While the early history of Atlanta is defined by its colorful characters, its free and rowdy reputation, and its embrace of modern technology in the form of railroads, the larger story of Atlanta begins with its destruction. The rapidity with which Atlantans rebuilt their devastated city is so legendary that it is symbolized on the city’s official seal which features a Phoenix rising from the ashes, above its head the word Resurgens.
In November of 1864, five days after Sherman’s withdrawal from the siege of Atlanta, the first Atlantan returned to the empty city. By 1870, the city’s population had surged to over 33,000, many of whom were newcomers. In a city that had been stripped of everything, there was money to be made in resurgence.

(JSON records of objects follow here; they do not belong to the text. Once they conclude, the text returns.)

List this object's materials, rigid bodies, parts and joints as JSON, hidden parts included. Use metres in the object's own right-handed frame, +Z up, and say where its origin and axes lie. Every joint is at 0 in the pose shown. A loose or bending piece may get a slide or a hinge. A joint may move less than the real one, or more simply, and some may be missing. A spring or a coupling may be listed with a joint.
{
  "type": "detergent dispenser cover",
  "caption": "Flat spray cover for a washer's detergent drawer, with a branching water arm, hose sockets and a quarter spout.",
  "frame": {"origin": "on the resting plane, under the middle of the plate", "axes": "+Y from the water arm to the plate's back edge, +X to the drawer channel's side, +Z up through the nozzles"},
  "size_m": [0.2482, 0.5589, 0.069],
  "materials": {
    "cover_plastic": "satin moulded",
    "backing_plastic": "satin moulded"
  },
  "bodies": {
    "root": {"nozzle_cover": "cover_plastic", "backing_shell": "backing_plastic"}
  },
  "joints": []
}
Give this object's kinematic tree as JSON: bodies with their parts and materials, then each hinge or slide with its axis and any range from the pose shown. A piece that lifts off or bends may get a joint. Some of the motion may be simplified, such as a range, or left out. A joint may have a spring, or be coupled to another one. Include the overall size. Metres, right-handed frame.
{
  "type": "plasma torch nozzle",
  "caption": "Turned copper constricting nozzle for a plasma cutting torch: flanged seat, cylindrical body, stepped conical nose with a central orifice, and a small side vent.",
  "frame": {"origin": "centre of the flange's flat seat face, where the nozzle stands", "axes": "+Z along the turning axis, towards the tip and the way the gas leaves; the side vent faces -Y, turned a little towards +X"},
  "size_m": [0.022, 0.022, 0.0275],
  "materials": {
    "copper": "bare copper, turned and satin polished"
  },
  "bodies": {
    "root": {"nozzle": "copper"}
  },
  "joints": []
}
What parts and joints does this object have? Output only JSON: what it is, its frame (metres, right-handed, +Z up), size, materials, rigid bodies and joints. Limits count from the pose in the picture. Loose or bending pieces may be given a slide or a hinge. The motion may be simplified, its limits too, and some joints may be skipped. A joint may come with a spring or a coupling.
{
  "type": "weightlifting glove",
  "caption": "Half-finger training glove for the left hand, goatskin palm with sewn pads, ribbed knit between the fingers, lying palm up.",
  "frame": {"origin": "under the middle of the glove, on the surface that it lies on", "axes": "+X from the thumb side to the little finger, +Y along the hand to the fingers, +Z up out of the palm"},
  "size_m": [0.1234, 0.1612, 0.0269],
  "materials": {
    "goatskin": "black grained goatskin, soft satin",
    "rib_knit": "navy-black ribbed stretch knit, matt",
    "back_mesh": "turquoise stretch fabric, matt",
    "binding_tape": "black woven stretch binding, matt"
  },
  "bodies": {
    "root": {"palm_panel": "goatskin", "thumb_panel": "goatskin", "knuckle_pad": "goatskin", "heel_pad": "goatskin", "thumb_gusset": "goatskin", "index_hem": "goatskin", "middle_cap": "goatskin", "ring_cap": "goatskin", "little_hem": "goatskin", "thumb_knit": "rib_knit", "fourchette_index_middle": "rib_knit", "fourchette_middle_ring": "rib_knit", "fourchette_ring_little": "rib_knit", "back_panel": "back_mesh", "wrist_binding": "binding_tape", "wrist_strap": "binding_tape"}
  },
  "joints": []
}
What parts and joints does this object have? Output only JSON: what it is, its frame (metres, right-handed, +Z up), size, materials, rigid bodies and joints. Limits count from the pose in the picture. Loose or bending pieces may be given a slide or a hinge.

Three years post-Sherman, Atlanta had stabilized enough for some residents to shift their focus from survival to more aspirational thoughts. It was amid the prosperity of 1867 that a recent transplant from Wisconsin, employed as a teller at the Georgia National Bank, proposed an idea. The wholehearted embrace of a northerner’s concept signaled an early distinction for one way the new City of Atlanta would distinguish itself from the rest of the South. The “Yankee’s” idea revolved around knowledge and the acquisition of books, and it has gained a place in history as one of the Stories of Atlanta.
Lance Russell is an Atlanta-based filmmaker and media communicator who, for over three decades, has been entrusted by clients to tell their stories. A seasoned producer with an innate ability to cut to…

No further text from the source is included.